The ideal size of a pull request is a matter of debate, but most experts agree that it should be as small as possible. A good rule of thumb is to keep it to 250 lines of code or less. This makes it easier for reviewers to understand the changes and identify potential problems.
There are several reasons why smaller pull requests are better. First, they are easier to review. A reviewer can quickly scan a small pull request and identify any major changes. This makes it more likely that the pull request will be approved on the first attempt.
Second, smaller pull requests are less likely to introduce bugs. When you make a lot of changes to the code at once, it is more likely that you will introduce errors. By breaking down your work into smaller pull requests, you can reduce the risk of introducing bugs.
Third, smaller pull requests are easier to deploy. When you deploy a large pull request, it can be difficult to track down the source of any problems that occur. By deploying smaller pull requests, you can make it easier to identify and fix problems.
Of course, there are some cases where it may be necessary to create a larger pull request. For example, if you are making a major change to the codebase, it may be more efficient to do it in one pull request. However, in general, it is best to keep pull requests as small as possible.
Asking developers to make pull requests smaller makes them think about the system design better.
In your feedback on the pull request always offer very constructive feedback. The thumburles of constructive feedback are the following:
- Always be specific and actionable.
Any comment on a PR should be very specific. For example
Variable on the line number 22 can be a string constant defined in a separate file. This will improve the design because this constant is likely to be used by other methods in future.
Why is this a variable and not a constant ?
Note that in the good feedback, you point out exactly what you are talking about and how to fix it and why to fix it.
Remember that the person who submitted the pull request is a human being. It is okay to disagree with their approach, but it is important to be respectful and constructive in your feedback. As a senior developer, you have a position of power, and misusing it can be harmful. Many developers are motivated by encouragement and positive feedback.
It is not just about the specific pull request. It is also about creating a culture of openness, mentorship, and commitment to quality engineering. When we treat each other with respect and support each other's growth, we create a more positive and productive environment for everyone.
From what I can see, I think this code might not be doing what you have claimed in the PR description. Could you please write a unit test to check if this would work if the input array has negative numbers in it ?
This is perhaps the worst way anyone can create a sum of items in an array, couldn't you put even basic thought into this ?
Always ensure that the person has gotten your feedback and has worked on it to fix those issues. If the person is a junior developer it is totally fine to walk upto them and explain to them any finer aspects of their code and offer to help them.
Junior developers often make common mistakes. One way to quickly resolve these mistakes is to create a cheat sheet of comments that you can copy and paste for each mistake. Over time, you will find that certain language and terminology makes things easier to explain, and having a template library of these comments will be very helpful.
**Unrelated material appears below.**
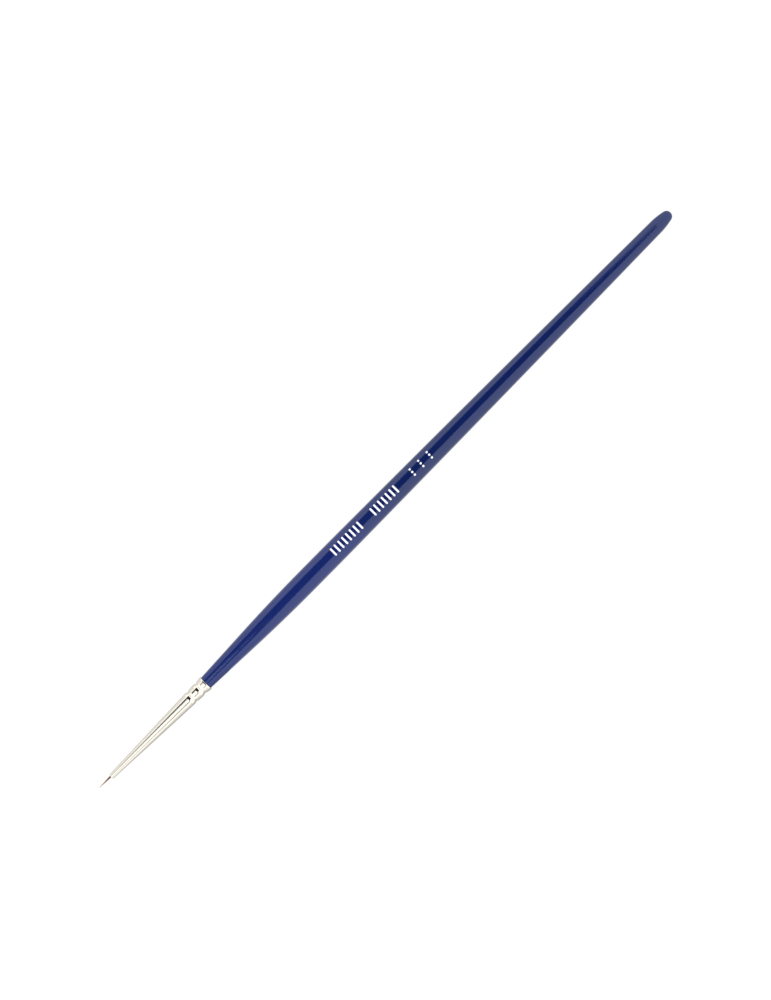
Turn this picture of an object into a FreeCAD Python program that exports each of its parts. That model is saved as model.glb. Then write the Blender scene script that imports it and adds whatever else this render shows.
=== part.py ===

Coding is a collaborative process and you will often learn many things from others. So during entire process keep an open mind to learn from others including junior developers.
Since this is blog about front end engineering there are some front end engineering aspects of code review that I want to highlight.
Always make sure that the proposed change does not have an impact on web performance. Ask the developer to use tools like Lighthouse to test it out.
Accessibility is often overlooked by developers, who may lack the necessary knowledge or awareness.
Many developers are not familiar with accessibility best practices, which can lead to inaccessible websites and applications.
Accessibility is a complex topic, and it can be difficult for developers to keep up with the latest standards and guidelines. Even developers who are knowledgeable about accessibility may not always prioritize it, especially when deadlines are tight.
If it matters for your project make sure the code does not impact SEO negatively. Any introduction of new semantic tags, new content, links, dynamic content can have an impact on SEO.
Ensure the developer has followed the best practices laid down by your company.
It is important we learn to get better and help others get better. When reviewing code always keep in mind this principle. Educate your juniors to get better and this can often be done by automating most parts of your code review process.
This day and age, we have access to superior code generation tools as well as static analysis tools to fix a lot of common problems.
As a senior developer you should work to make those changes so that lot of issues get caught by a machine and not human.
When reviewing code by junior developers focus on being respectful and always offer specific and actionable feedback. A code review comment would typically education on why you are offering the feedback and often form it as a question rather than a statement. Also always be prepared to help the developer if they are struggling.